You will architect and implement RunOps frameworks to support Day 2 operations, incident management, and automated remediation.
Responsibilities
- Lead the development and enhancement of BAU support models L2L3 for cloud infrastructure (Windows/Linux) and PaaS services.
- Design and maintain automation modules for platform features (Day 01 and resiliency features Day 2) using Infrastructure as Code (IaC).
- Collaborate with SRE and application teams to ensure operational readiness and observability integration across environments.
- Drive adoption of AIOps and self-healing mechanisms to reduce MTTR and improve system reliability.

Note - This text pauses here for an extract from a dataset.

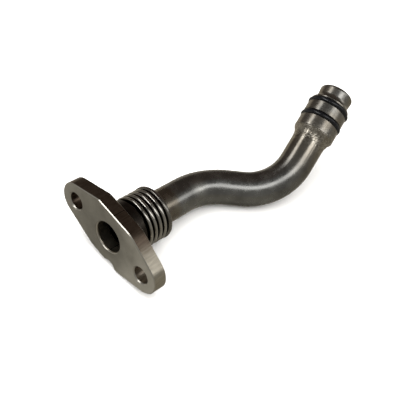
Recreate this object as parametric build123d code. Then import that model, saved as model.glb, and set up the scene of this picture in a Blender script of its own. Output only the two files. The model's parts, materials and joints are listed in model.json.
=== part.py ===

- Define and enforce operational SLAs, SLOs, and KPIs to measure and improve service performance.
Required Skills
- 7+ years of experience in cloud operations managing AWS, Azure, or GCP and hybrid infrastructure.
- Expertise in IaC tools, specifically Terraform and Ansible, and CI/CD pipelines.
- Hands-on experience with observability and incident management tools (e.g., New Relic, PagerDuty, Splunk).
- Proficiency in scripting and automation using Python, Bash, and PowerShell.
- Experience with Linux operating systems and PaaS services.
- Familiarity with DevSecOps practices and integrating security into operational workflows.
- Experience with version control systems like GitHub.